For essentially the same reasons, there was sufficient evidence to support the jury’s verdicts on the counts of robbery.
We reverse the judgment on the count of kidnaping. The offense was predicated on the fact that Officer Wilson was moved from the booking area to the door leading to the outside; however, the officer was forced to move only a few feet, and the movement was incidental to the escape and did not substantially increase the risk of harm over and above that necessarily present in that offense (People v. Daniels, 71 Cal.2d 1119, 1139 [80 Cal.Rptr. 897, 459 P.2d 225]).
The Sentencing
Appellant contends that he was improperly sentenced because he was given a separate sentence on the car theft and because the court did not order that all sentences imposed in connection with his escape were to merge with the life sentence imposed on his murder conviction as required by Penal Code section 669. This section reads in pertinent part as follows: “When any person is convicted of two or more crimes, . . . the second or other subsequent judgment shall direct whether the terms of imprisonment or any of them to which he is sentenced shall run concurrently, or whether the imprisonment to which he is or has been sentenced upon the second or other subsequent conviction shall commence at the termination of the first term of imprisonment to which he h¿s been sentenced, or at the termination of the second or subsequent term of imprisonment to which he has been sentenced, as the case may be; provided, however, if the punishment for any of said crimes is expressly prescribed to be life imprisonment, whether with or without possibility of parole, then *145the terms of imprisonment on the other convictions, whether prior or subsequent, shall be merged and run concurrently with such life term.”

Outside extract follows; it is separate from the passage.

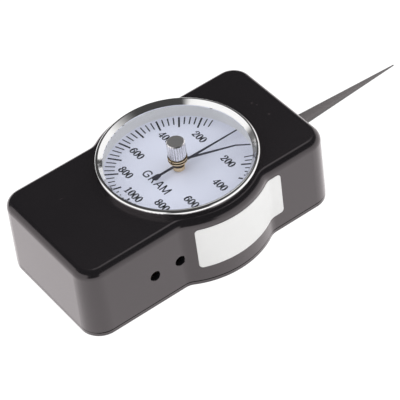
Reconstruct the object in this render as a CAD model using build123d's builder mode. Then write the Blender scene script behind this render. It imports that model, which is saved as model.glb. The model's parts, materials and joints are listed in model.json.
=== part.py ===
"""Two-way dial force gauge with a swinging probe, a pointer and a resettable drag pointer.

Frame: +X along the case towards the probe, +Z up, origin on the resting face under the dial axis.
The dial axis is vertical through the origin. Lengths are millimetres, angles degrees.
"""
import os
from math import acos, asin, cos, degrees, pi, radians, sin, tan

from build123d import *

# ---- Case ----
case_rear = 56.7                # dial axis to the rear end, at the foot
case_front = 45.2               # dial axis to the probe end
case_width = 52.5
case_height = 28.9              # resting face to the flat top
case_corner = 7.8               # upright corners
boss_radius = 31.7              # round part of the case under the dial
boss_blend = 5.2                # hollow blend between the round part and the flat sides
top_edge = 2.8                  # rounding of the top edge
wall_draft = 1.2                # degrees that the walls lean inwards
seam_bevel = 0.25               # on both sides of the joint with the cover
wall = 2.2
roof = 2.4
cover_thickness = 1.5
cover_inset = 0.1               # the cover stays this far inside the case's outline
side_hole_radius = 1.9
side_hole_bevel = 0.12
side_hole_places = (-30.2, -20.0)   # along X: span adjuster, zero adjuster

# ---- Dial, bezel and crystal ----
dial_depth = 5.2                # flat top down to the dial's face
dial_thickness = 0.8
dial_hole_radius = 1.3
dial_window_radius = 24.0       # opening in the ledge that carries the dial
ledge_thickness = 1.0
bezel_radius = 28.0
bezel_rise = 2.6                # above the flat top
bezel_seat_radius = 27.2        # bore of the case
bezel_skirt = 0.65
bezel_rim = 1.2                 # width of the rim's rolled crest
bezel_rim_round = 1.0
bezel_lip_radius = 25.4
bezel_lip_drop = 1.6            # crest down to the lip's upper edge
bezel_lip_thickness = 0.4
crystal_thickness = 1.2
ring_thickness = 0.45           # pale ring between dial and crystal
fit_gap = 0.05                  # radial clearance of parts that sit or turn in one another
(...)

There is no merit to either contention. The escape was perfected before appellant stole the vehicle; the escape and the theft were two separate acts, and the separate sentence was proper (In re Hayes, 70 Cal.2d 604, 605 [75 Cal.Rptr. 790, 451 P.2d 430]). Because appellant is still awaiting trial in the Superior Court of Sacramento County on the penalty phase of his murder conviction, if he is given a life sentence it will be up to the Sacramento Superior Court to order the merger (In re Nafe, 237 Cal.App.2d 809, 811 [47 Cal.Rptr. 457]).
The judgment as to count IV, kidnaping, is reversed. As to all other counts, the judgment is affirmed.
Stone, P. J., and Brown (G. A.), J., concurred.